Reversed and remanded for entry of judgment for plaintiff.
Defendant did not file a brief on appeal.
We note that, even if the fixture filing statute did apply, the fact that removal will cause damage does not necessarily preclude replevin. With respect to fixtures, ORS 79.3130(8) provides that when a secured party “has priority over all owners and encumbrancers of the real estate, the secured party may, on default, * * * remove the collateral from the real estate but the secured party must reimburse any encumbrancer or owner of the real estate who is not the debtor and who has not otherwise agreed for the cost of repair of any physical injury.” (Emphasis added.)

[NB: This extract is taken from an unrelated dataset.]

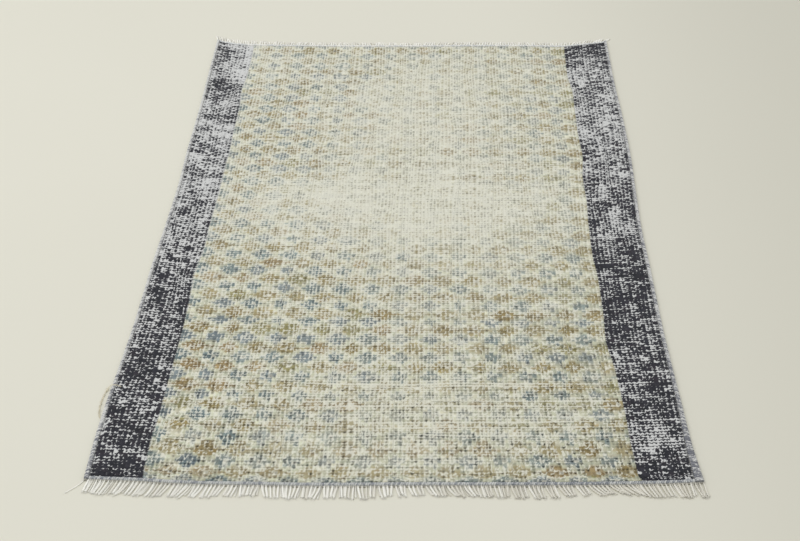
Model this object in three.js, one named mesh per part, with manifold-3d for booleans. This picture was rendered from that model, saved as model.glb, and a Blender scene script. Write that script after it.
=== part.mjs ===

“Manufactured structure” means:
“(a) A manufactured dwelling that is more than eight and one-half feet wide;
“(b) A prefabricated structure that is more than eight and one-half feet wide; and
“(c) A recreational vehicle that is more than eight and one-half feet wide.” ORS 801.333(1).
If anything, defendant’s argument cuts against its position that it obtained title to the structure under the lease agreement. The footnote in Nordmark, on which defendant relied, was careful to note that the lease agreement would not be binding against others without notice. Nothing in the parties’ stipulation suggests that plaintiff here had notice of the lease agreement between the debtors and defendant.